An Advanced Guide To Successful Price-Fixing In Extraterrestrial Betting Markets by T.R. Napper
“They are currency, but they are also the fuel we use to fold space…”
As I read this story, I felt I had been destined to read it forever; it has the sort of clinging importance to my life, as I, in my own ‘borderline Aspergers’, have felt aliens betting on the way I do things, not just big things, but meticulous details I do either intentionally (for them) or synchronously (like these real-time reviews) or quite unconsciously as accidents. But there is a devastatingly conscious accident by the self in this story that took me by surprise, but it shouldn’t have surprised me. This read was an exciting experience for me, not only for what I have already described, but also for aspects more detached from me like its convincing futuristic world, living on a spire with a mars-scape, the deadened, smoothed-over feel sometimes of the mock or real Irreality of loved ones and of enemies, of humans and of aliens alike (a bit like the ‘slates’ in the Stufflebeam), plus the fascinating details of real gambling, the obsessive self-deception when aspiring to the profitability of making bets on things, with that spire as ‘objective correlative’, a dead monument to once ancient hope.
“I’d said to Barry, ‘It’s like I’m in an alien world,’ but he never watched science fiction and didn’t know what I meant,…”
On one level, a poignant tale of a newly widowed man who now needs a reason not to die, despising his son and daughter-in-law. He seems to be a Norwegian fjord ferryman manqué, one who takes to buying ‘hugs’ from a local woman. But there are other layers of not only penetrability (scratches) but also impenetrability with the easy word ‘hugs’ being, for me, things people often offer to others on the Internet as a palliative for sorrow, in tune with Stufflebeam’s ‘slates’ — in telling contrast to a ferryman linking a physical connection from shore to shore.

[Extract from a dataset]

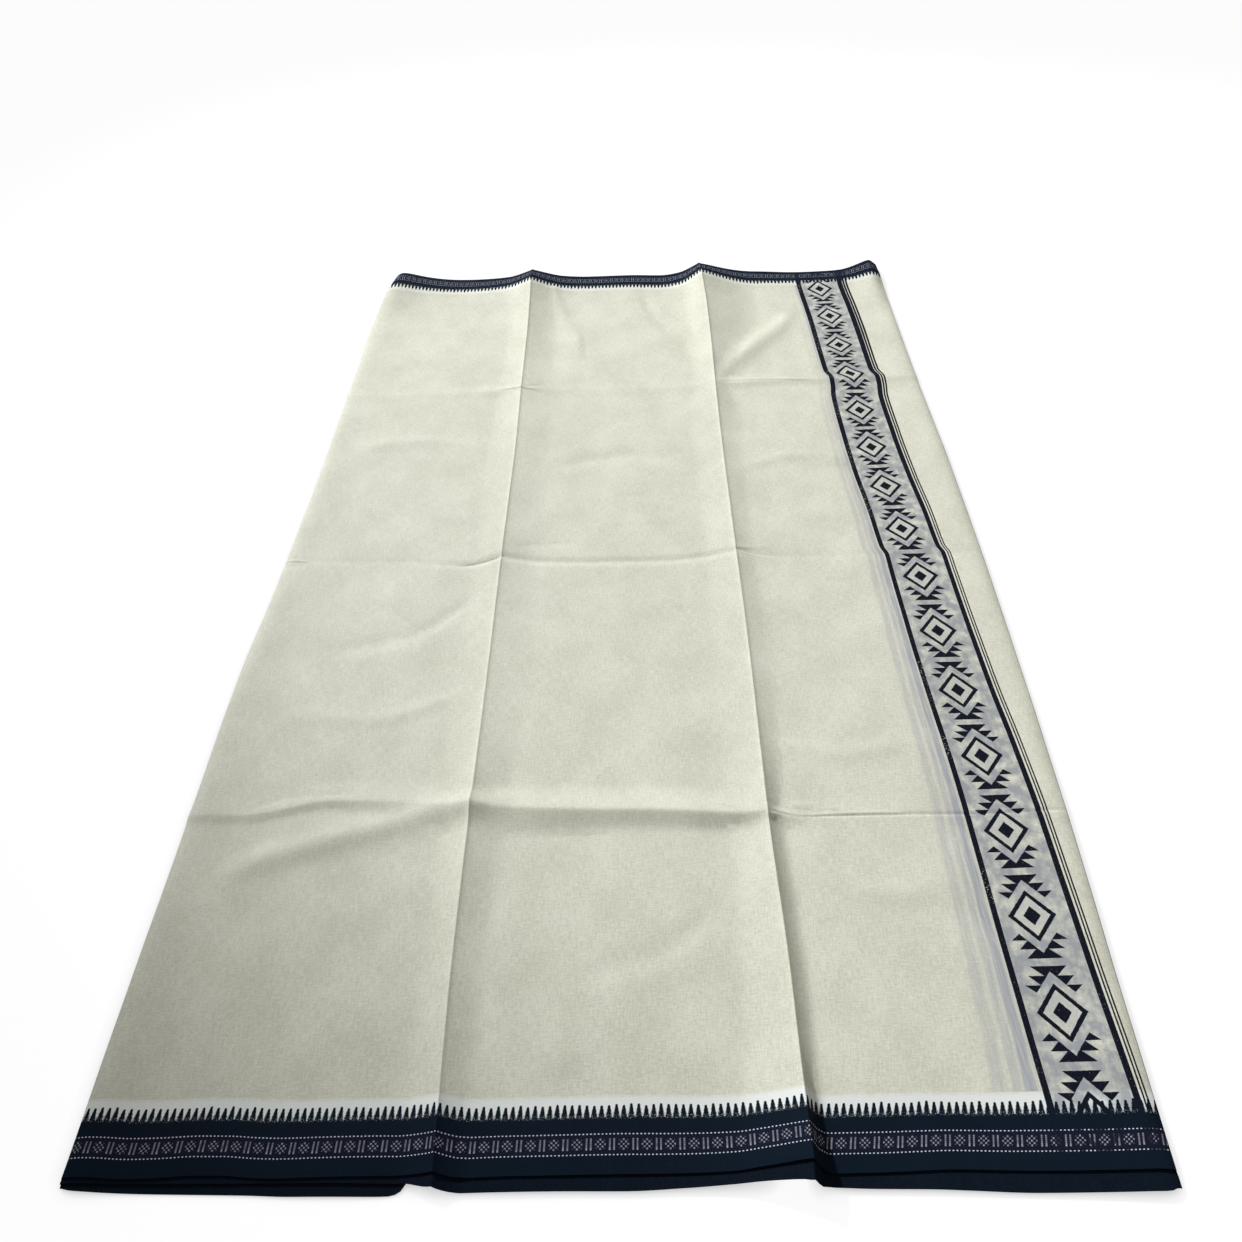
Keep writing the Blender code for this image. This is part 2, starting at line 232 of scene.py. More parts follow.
# How far the near and the far selvedge stray from a straight line
NEAR_SWAY = (
    # across, along
    (-0.345, -0.0015), (-0.326, -0.0015), (-0.31, -0.0022), (-0.288, -0.0015),
    (-0.262, 0.0002), (-0.245, 0.0002), (-0.225, -0.0014), (-0.208, -0.002),
    (-0.183, -0.0015), (-0.158, -0.0009), (-0.135, -0.0005), (-0.11, -0.001),
    (-0.097, -0.002), (-0.068, -0.001), (-0.03, -0.0005), (0.015, 0.0),
    (0.075, 0.0003), (0.094, 0.0008), (0.118, 0.0008), (0.13, -0.0006),
    (0.142, -0.0002), (0.17, 0.0006), (0.192, 0.0016), (0.208, 0.0022),
    (0.25, 0.0013), (0.285, 0.0009), (0.341, 0.0009),
)
FAR_SWAY = (
    # across, along
    (-0.34, 0.0), (-0.2, 0.0), (-0.06, 0.0), (0.0, -0.002),
    (0.04, -0.0045), (0.075, -0.001), (0.11, 0.0), (0.156, -0.0035),
    (0.225, -0.0085), (0.284, -0.0095), (0.31, -0.005), (0.34, -0.001),
)
SWAY_REACH = 0.075

# The far border curls up along the foot of its spikes
FAR_CURL = (
    # distance from the far selvedge, height
    (0.0, 0.0), (0.0385, 0.0028), (0.046, 0.0024), (0.06, 0.0012),
    (0.085, 0.0),
)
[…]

All this amid a painterly, mythic undercurrent that relates Fuseli as well as Hansel and Gretel. There is a madness about this story. A madness that tells you more about human and animal connections than sanity or science fiction ever can.
Reference to this story here in my concurrent review of the latest Black Static.
Tribute by Christien Gholson
“: spiral towers of cartilage, hard as stone;”
This has an entrancing feel of reading some unknown holocaust religion’s holy book, laced with Blake’s mystical poems. It is a bespoke prose poem with SF visionary tropes, and the haunting mystery is to discover to whom it is bespoke. It conveys the insulation of the earlier stories in this gestalt of stories, an insulation here by mobile spiral shells between the beings, like ‘the space between the stars’, the sun shining between the dust particles… a tribute band playing the songs of a dead band?
“We are these beings and we are not these beings.”
And, tellingly, in the light of earlier comments, this is all seen from the point of view of another explicit Ferry Man! It as if it was meant to be: an uncoordinated synergy. And there are more ‘hugs’, eventually empty ones: “Was it a comfort to have someone there to hold in the final moments?” At one moment, I even visualised, as if bespoke for me, those children in Hitler’s bunker put to sleep with their mouths forcibly clamped shut on poison capsules? Bespoke for me, bespoke for you? “…I feel it’s important to simply let the story sink into the mind and leave it at that.”
Fish on Friday by Neil Williamson
“We’re not Nazis.”
Coda and chips? This seems to be an alternate world letter from a supermarket to one of its lady customers (to tell you how old she is would be a spoiler) following the recent Scottish independence to become a Nanny State. Swiftian and swift. Hugged to death by health?
There is much else in ‘INTERZONE’ to interest the SF enthusiast in addition to its fiction.